At this point I decided to delve a little deeper with them into the meaning of words like ‘appropriate’ and ‘smart’. I noted how the formal jacket and tie they were currently wearing looked smart and appropriate here and now, in a school within a country where such suits are the norm for school uniform, but they would look wildly over-dressed in a Finnish or American classroom! Or, indeed, in a few years time at university, where no requirements for formal businesswear would be demanded of them as they study. What is considered appropriate changes depending on the context.
I also shared with them some interesting statistics from the Spicer piece: “while schools have become increasingly strict about what children wear, the world of work has, by contrast, become much less exacting and increasingly informal. Only about 5% of workplaces actually have uniforms, and over half of British workplaces require either business casual or casual dress. Thirty percent of people working from home admit to having worked in their pyjamas. Sales of formal work attire like suits and ties have declined by 40% in the last five years. A YouGov survey found that 92% of people now say it is acceptable not to wear a tie to work, and 66% think it is OK to wear shorts.”
What used to be ‘smart’ at work is no longer necessarily what people today would think of as ‘smart’. ‘Smart’, like ‘appropriate’, is a fluid and ever-changing concept (that sweary t-shirt slogan might be utterly appropriate at a comedy club. Jeans and a hoodie may look utterly smart on a night out at the right venue).
I proposed a little thought experiment: imagine a world in which the norm is that all school students wore a uniform of jeans and a hoodie. If that were the world you lived in, would you consider a student wearing that uniform to look ‘smart’?
My students agreed that they probably would - that would just be the norm of smartness in that other world. Different from our current world, but not necessarily wrong.
I proposed a second thought experiment: suppose there were two worlds, this one, in which you wear your current school uniform and follow the rule that your shirt has to be tucked in to look ‘smart’, and a second world where everything is exactly the same except you do not ever have your shirt tucked in. Would you, I asked them, have better educational outcomes in one world over the other?
‘A tucked shirt has nothing to do with education’, one student astutely replied.
Which was interesting. Because, I pointed out, the purpose of school was supposed to be education, and all the things we do in school are meant to be aimed at that goal. Though not on their original list of reasons for uniform, there had to be some underlying assumption that feeling a sense of identity, of being safe, of feeling equal and unbullied, etc., would ultimately lead to a better learning environment too. That looking smart was somehow important for education. Or, that the wearing of the uniform itself was a form of pedagogy: education about having to wear whatever an organisation tells you in the future. Perhaps at your future job?
But as the Spicer piece noted, jobs these days are doing that less and less.

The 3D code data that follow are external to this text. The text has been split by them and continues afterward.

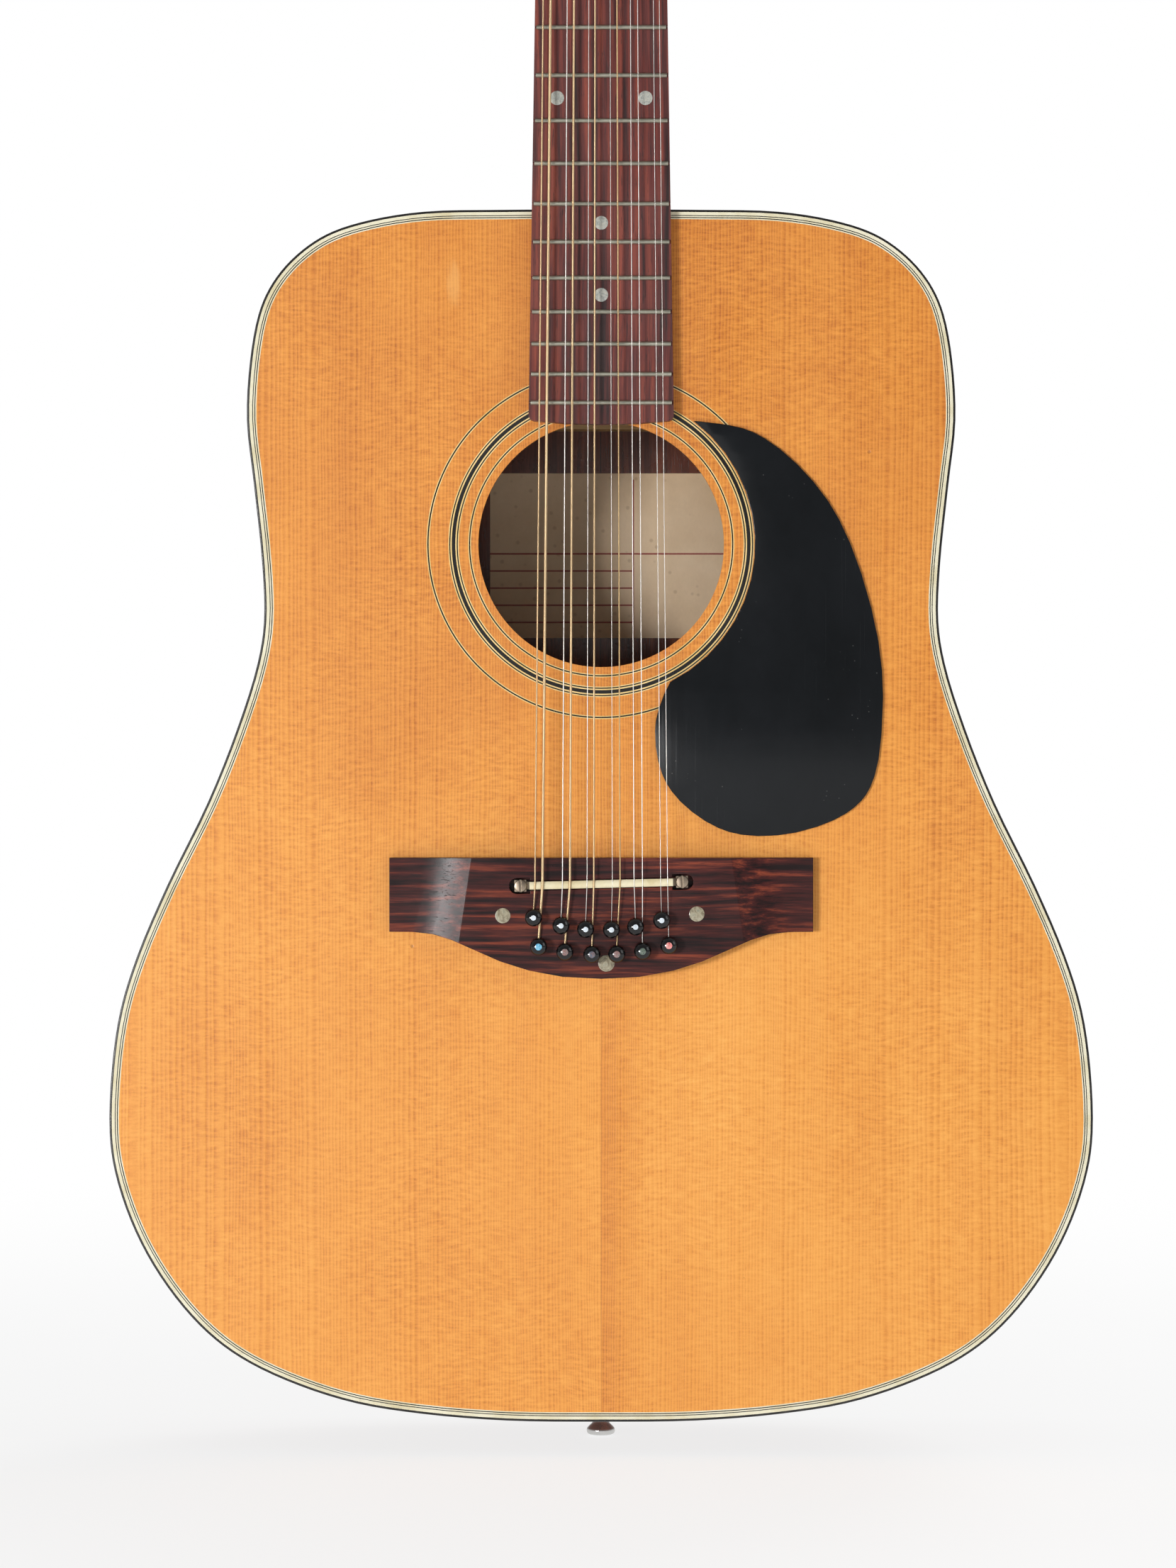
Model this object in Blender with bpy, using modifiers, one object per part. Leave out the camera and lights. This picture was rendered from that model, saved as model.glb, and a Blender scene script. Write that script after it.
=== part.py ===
"""Twelve-string dreadnought acoustic guitar, built piece by piece as it would come apart on a bench.

+Z runs up the neck, the soundboard faces -Y, the bass side is -X and the treble side is +X.
The origin is the centre of the end button's flat outer face. Lengths are millimetres.
"""
import math

import bmesh
import bpy
from mathutils import Matrix, Vector

MM = 0.001
GAP = 0.3                      # glue line or assembly gap between neighbouring pieces
CLEAR_Y = -80                  # outer end of a cutter that starts in front of the guitar
SIDES = (("bass", -1), ("treble", 1))

# Body
TAIL_Z = 13.0
BODY_TOP_Z = 518.8             # where the neck meets the body, at the 14th fret
TOP_Y = -59.0                  # outer face of the soundboard
BACK_Y_TAIL, BACK_Y_NECK = 59.0, 41.0   # outer face of the back: the body is deeper at the tail
BOARD_T = 2.8                  # soundboard and back thickness
RIB_T = 2.2
BINDING_H = 6.0
LINING_W, LINING_H = 6.0, 12.0
BOARD_INSET = RIB_T + GAP      # from the outline to the edge of the soundboard and back
LINING_INSET = BOARD_INSET + LINING_W
UNDER_TOP = TOP_Y + BOARD_T + GAP
UNDER_BACK = -BOARD_T - GAP    # measured from the outer face of the back
SOUNDHOLE_R, SOUNDHOLE_Z = 51.25, 379.1

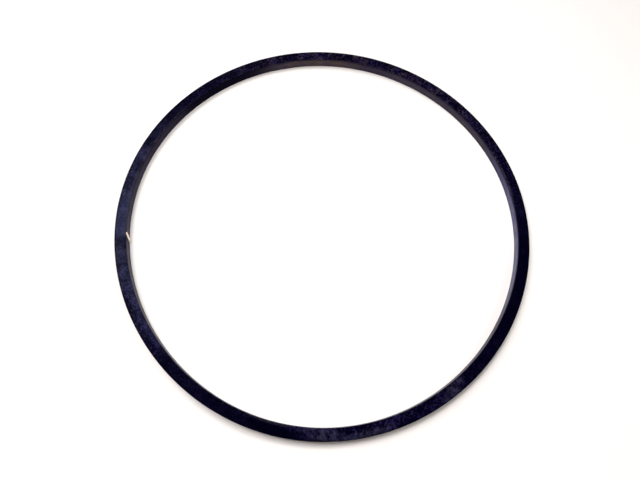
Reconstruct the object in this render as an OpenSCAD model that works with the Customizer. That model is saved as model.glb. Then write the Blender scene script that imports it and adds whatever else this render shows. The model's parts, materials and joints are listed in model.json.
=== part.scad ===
// Square-cut sealing ring, moulded in one piece from black rubber.
// It lies flat: Z is the ring's axis, and its bottom face is at Z = 0. Millimetres.

/* [Ring] */
// Diameter of the hole through the relaxed ring
bore_d = 123.4; // [20:0.1:300]
// Width of the section, from the bore to the outside
section_w = 3.53; // [1.5:0.01:8]
// Height of the section, along the ring's axis
section_h = 3.53; // [1.5:0.01:8]
// Radius of the section's four edges
edge_r = 0.2; // [0.05:0.01:0.5]

/* [Nick in the bore wall] */
// Place of the nick round the ring, counted from +X
nick_angle = 193; // [0:1:359]
// Width of the round-bottomed nick
nick_w = 1.4; // [0.4:0.1:2]
// How deep the nick bites into the bore wall
nick_depth = 0.4; // [0.1:0.05:1]
// Slant of the nick, from straight up and down
nick_lean = 24; // [0:1:45]

/* [Hidden] */
$fn = 180;

bore_r = bore_d / 2;
nick_r = nick_w / 2;

// The flat-sided section with its small edge radii, drawn at the bore's wall
module section() {
    inset = edge_r;
    union() {
        translate([bore_r + inset, 0]) square([section_w - 2 * inset, section_h]);
        translate([bore_r, inset]) square([section_w, section_h - 2 * inset]);
        for (x = [inset, section_w - inset], y = [inset, section_h - inset])
            translate([bore_r + x, y]) circle(r = edge_r);
    }
}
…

And as the astute student had already said: looking smart wasn’t really about education. Furthermore, our definition of smart is in the eye of the beholder. Smart could be jeans and a hoodie if jeans and a hoodie were how we choose to define looking ‘smart’.
It was interesting, I said, that those of us enforcing these uniform rules - teachers - are all people working within the teaching bubble, unexposed to the realities of workplace dress-codes outside of education (or even outside of secondary education. I remember the looks I got a few years ago at a university seminar series I used to attend after work. The only person there in a suit, having come straight from school!) And if you’ve read my recent book looking back on my teaching career, you will be aware of my longtime war with an old Head teacher about his views on the necessity of men wearing ties. Why are we trying to educate students about what the workplace will be like when we have no idea what we are talking about? The only workplace we are preparing them for is the increasingly anachronistic school!
So I asked the students again - even if we accept the need for school uniform uncritically (which is, itself, up for debate), is there any logical reason that this uniform needs to be a suit? Formal businesswear? Jackets and ties? Sensible haircuts? No jewellery or makeup?
No, was their conclusion.
We realised that there was a big, and unjustifiable, leap that has been made to get from the starting assumption of needing a uniform to the end conclusion that children need to be dressing up everyday like businesspeople from a bygone age. That even if you wanted to justify the idea of enforcing a uniform, you needed to go a long way further from that to justify the bizarre uniforms most schools actually make their poor students wear.
It would be nice if schools, as places of supposed education, woke up about this unwarranted assumption behind their traditional rules for acceptable dress and began reimagining what a uniform could be (if they remain committed to the idea) once unshackled from their cartoonish notions of what people wear in the workplace. If a bunch of eleven year olds could see through the faulty reasoning of current uniform policies in just a few minutes during their lunch break, you’d have thought those adults with the paid responsibility of thinking about them should be able to do it too.